● Aim of the exercise: Write out each line beneath this one exactly as it reads.

/---

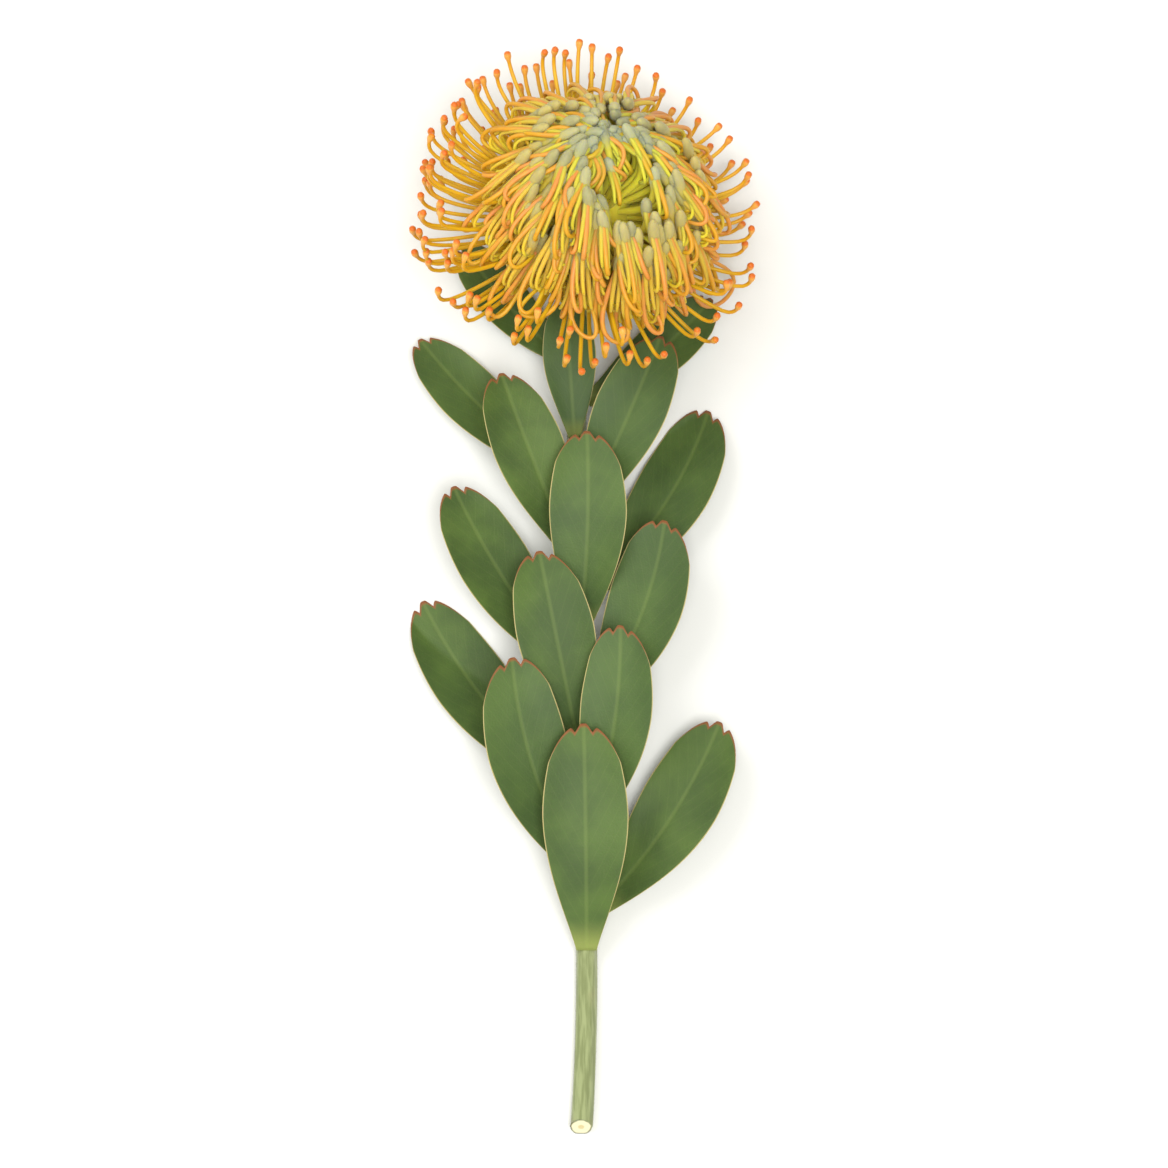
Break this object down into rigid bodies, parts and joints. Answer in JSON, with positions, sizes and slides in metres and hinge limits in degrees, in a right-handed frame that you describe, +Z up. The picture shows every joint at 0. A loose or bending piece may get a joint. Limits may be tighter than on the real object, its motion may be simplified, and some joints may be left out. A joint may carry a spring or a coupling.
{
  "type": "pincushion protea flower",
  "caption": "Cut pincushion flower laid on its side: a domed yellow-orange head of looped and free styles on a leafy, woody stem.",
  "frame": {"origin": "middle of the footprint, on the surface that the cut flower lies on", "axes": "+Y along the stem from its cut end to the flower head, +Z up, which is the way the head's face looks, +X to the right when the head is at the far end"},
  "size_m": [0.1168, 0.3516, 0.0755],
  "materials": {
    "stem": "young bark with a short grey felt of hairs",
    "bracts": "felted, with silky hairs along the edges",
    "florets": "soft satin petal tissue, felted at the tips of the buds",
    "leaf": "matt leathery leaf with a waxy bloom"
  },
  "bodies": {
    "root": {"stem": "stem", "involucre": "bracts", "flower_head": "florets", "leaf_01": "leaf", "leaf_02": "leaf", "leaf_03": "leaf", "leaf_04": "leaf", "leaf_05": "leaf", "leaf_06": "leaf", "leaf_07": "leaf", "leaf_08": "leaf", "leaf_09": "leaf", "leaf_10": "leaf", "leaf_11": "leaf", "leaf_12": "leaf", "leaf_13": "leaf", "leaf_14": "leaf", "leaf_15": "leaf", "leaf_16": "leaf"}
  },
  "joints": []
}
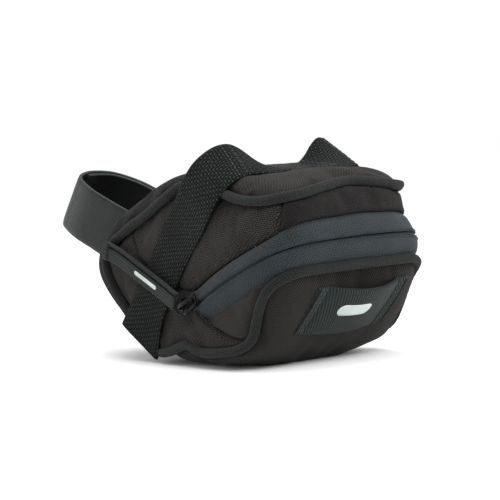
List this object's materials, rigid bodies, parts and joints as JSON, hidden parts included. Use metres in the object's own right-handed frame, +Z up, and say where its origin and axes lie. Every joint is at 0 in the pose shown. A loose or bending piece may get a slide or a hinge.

\---

● Written answer:
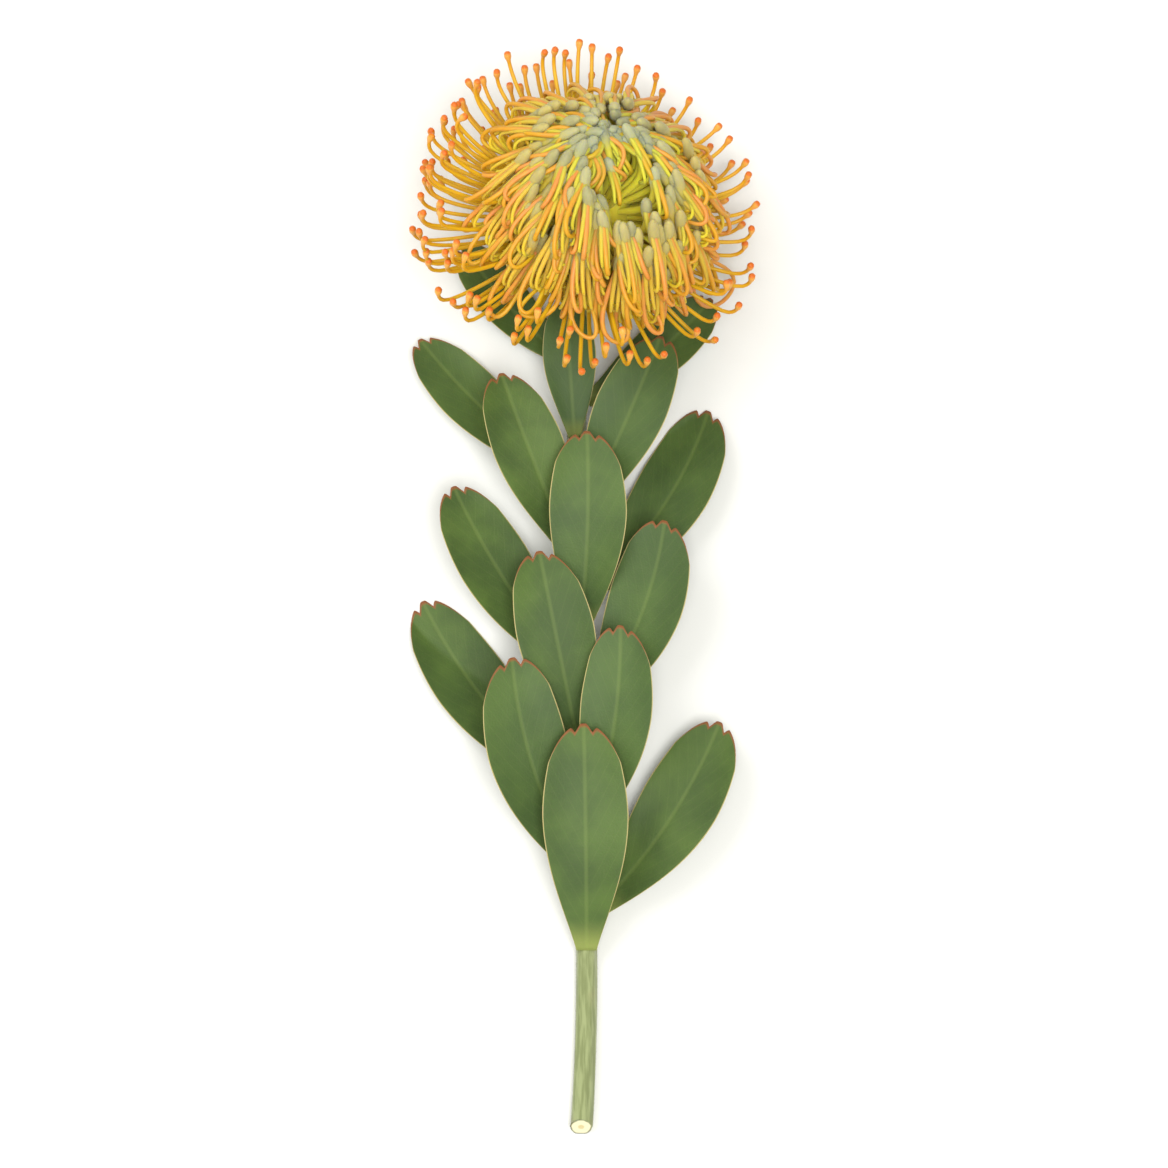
Break this object down into rigid bodies, parts and joints. Answer in JSON, with positions, sizes and slides in metres and hinge limits in degrees, in a right-handed frame that you describe, +Z up. The picture shows every joint at 0. A loose or bending piece may get a joint. Limits may be tighter than on the real object, its motion may be simplified, and some joints may be left out. A joint may carry a spring or a coupling.
{
  "type": "pincushion protea flower",
  "caption": "Cut pincushion flower laid on its side: a domed yellow-orange head of looped and free styles on a leafy, woody stem.",
  "frame": {"origin": "middle of the footprint, on the surface that the cut flower lies on", "axes": "+Y along the stem from its cut end to the flower head, +Z up, which is the way the head's face looks, +X to the right when the head is at the far end"},
  "size_m": [0.1168, 0.3516, 0.0755],
  "materials": {
    "stem": "young bark with a short grey felt of hairs",
    "bracts": "felted, with silky hairs along the edges",
    "florets": "soft satin petal tissue, felted at the tips of the buds",
    "leaf": "matt leathery leaf with a waxy bloom"
  },
  "bodies": {
    "root": {"stem": "stem", "involucre": "bracts", "flower_head": "florets", "leaf_01": "leaf", "leaf_02": "leaf", "leaf_03": "leaf", "leaf_04": "leaf", "leaf_05": "leaf", "leaf_06": "leaf", "leaf_07": "leaf", "leaf_08": "leaf", "leaf_09": "leaf", "leaf_10": "leaf", "leaf_11": "leaf", "leaf_12": "leaf", "leaf_13": "leaf", "leaf_14": "leaf", "leaf_15": "leaf", "leaf_16": "leaf"}
  },
  "joints": []
}
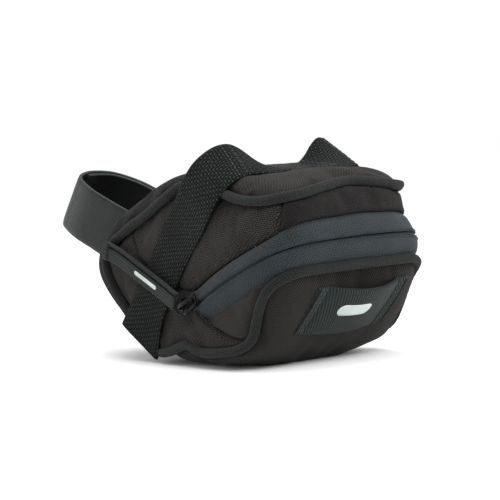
List this object's materials, rigid bodies, parts and joints as JSON, hidden parts included. Use metres in the object's own right-handed frame, +Z up, and say where its origin and axes lie. Every joint is at 0 in the pose shown. A loose or bending piece may get a slide or a hinge.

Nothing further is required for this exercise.